Special Report

Famous Americans Who Are No Longer US Citizens

Source: Courtesy of Tupperware

Earl Tupper (1907-1983)
> Occupation: Inventor
> Year citizenship renounced: Early 1960s

Those plastic containers of last night’s spaghetti and last week’s fajitas are the brainchild of Earl Tupper, the inventor of Tupperware. He came up with the idea for the airtight plastic containers during WWII, using a block of polyethylene provided by DuPont. Tupper called his creation the “wonderbowl.” In 1958, he sold the company to Justin Dart of the Rexall Drug Company for $16 million. Tupper eventually moved to Costa Rica and renounced his U.S. citizenship to avoid taxes.

Source: Keystone / Hulton Archive via Getty Images

W.E.B. Du Bois (1868-1963)
> Occupation: Writer/civil rights activist
> Year citizenship renounced: 1963

W.E.B. Du Bois, an African-American sociologist, author,, and civil rights activist who espoused Pan-Africanism, moved to Ghana in 1961 at age 93 to manage the Encyclopedia Africana project. The U.S. State Department refused to renew his passport while he was living there, so Du Bois chose to naturalize as a citizen of Ghana in 1963. He died on Aug. 27, 1963, and his passing was noted the next day when Martin Luther King Jr. delivered his history-making “I Have a Dream” speech.

Source: Evening Standard / Hulton Archive via Getty Images

John Huston (1906-1987)
> Occupation: Filmmaker
> Year citizenship renounced: 1964

John Huston, the Academy Award-winning director (“The Treasure of Sierra Madre”) whose notable films include “The Maltese Falcon” “Key Largo,” and “The Asphalt Jungle,” emigrated to Ireland in 1952 in protest over the activities of the House Committee on Un-American Activities. He renounced his U.S. citizenship in 1964 to become an Irish citizen.

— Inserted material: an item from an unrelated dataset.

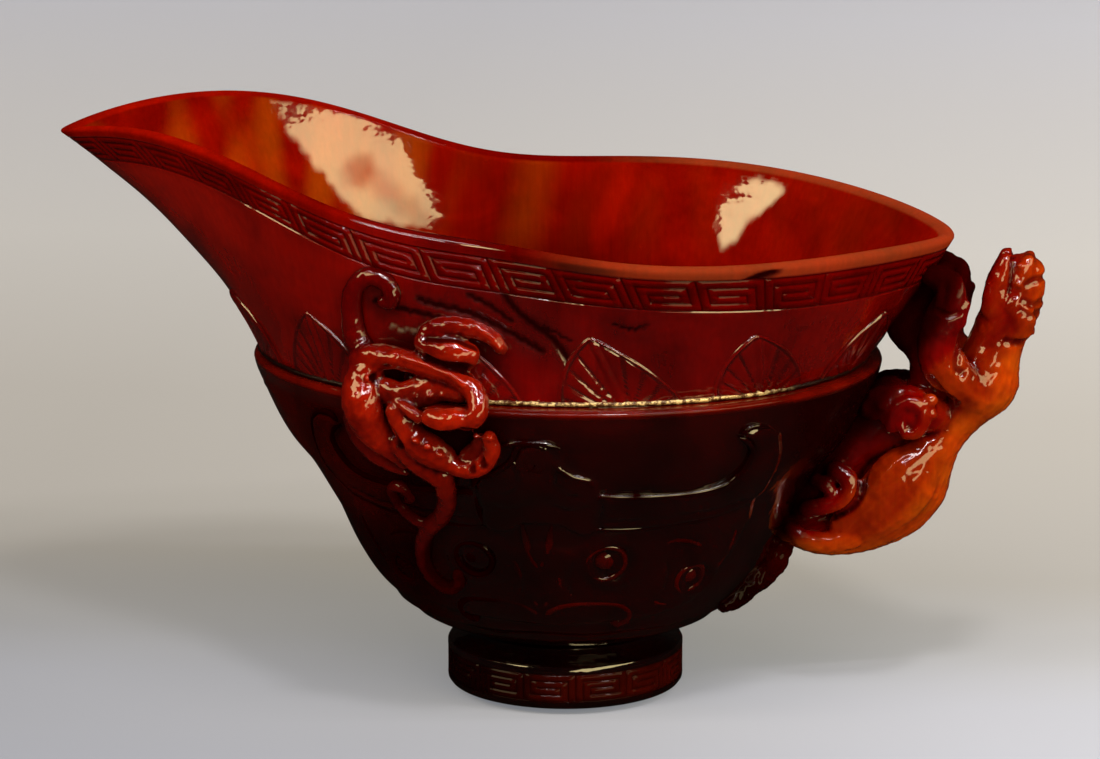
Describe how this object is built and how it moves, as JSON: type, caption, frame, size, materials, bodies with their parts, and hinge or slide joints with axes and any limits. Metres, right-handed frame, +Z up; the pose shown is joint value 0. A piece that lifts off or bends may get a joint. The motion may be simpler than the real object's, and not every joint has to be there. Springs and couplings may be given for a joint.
{
  "type": "horn cup",
  "caption": "Boat-shaped carved horn libation cup with a long spout, a round foot, a dragon for a handle and a dragon climbing each side.",
  "frame": {"origin": "middle of the foot's flat underside, where the cup rests on a table", "axes": "+Z up, +X towards the dragon handle, -X towards the spout, -Y towards the side that the picture shows"},
  "size_m": [0.1652, 0.0948, 0.0953],
  "materials": {
    "red_horn": "polished horn, clear red-brown, stained and waxed",
    "dark_horn": "polished horn, nearly black where it is thick",
    "amber_horn": "polished horn, clear amber",
    "gilding": "worn gold powder on a bead of glue"
  },
  "bodies": {
    "root": {"foot": "dark_horn", "lower_bowl": "dark_horn", "upper_bowl": "red_horn", "seam_bead": "gilding", "handle_dragon": "amber_horn", "handle_tail": "dark_horn", "side_dragon_front": "red_horn", "side_dragon_back": "red_horn", "hip_peg": "amber_horn", "paw_peg_front": "amber_horn", "paw_peg_back": "amber_horn"}
  },
  "joints": []
}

Source: Michael Ochs Archives / Michael Ochs Archives via Getty Images

Yul Brynner (1920-1985)
> Occupation: Actor
> Year citizenship renounced: 1965

Russian-born Yul Brynner, famed for his roles as the Siamese monarch in “The King and I,” and the vengeful pharaoh in “The Ten Commandments,” was a dual citizen of Switzerland and the United States, though he lived outside the U.S. for most of his adult life. Brynner claimed tax-exempt status in the U.S. by working on short projects that didn’t subject him to American tax law. The U.S. government disagreed and wanted to impose penalties that probably would have bankrupted him. To avoid the tax hit, he renounced his U.S. citizenship.

Source: Weston / Hulton Archive via Getty Images

Maria Callas (1923-1977)
> Occupation: Opera singer
> Year citizenship renounced: 1966

Opera diva Maria Callas, who was a naturalized American citizen, chose to renounce her U.S. citizenship to resume her ancestral Greek citizenship. She chose to do so in part to get out of her marriage to Italian industrialist Gianni Meneghini. News reports at the time said Callas had tried to obtain a divorce for seven years. It was during that period that she was having an affair with Greek shipping tycoon Aristotle Onassis. Callas said that according to her lawyers, by taking Greek nationality, her marriage would become “non-existent” everywhere, except in Italy.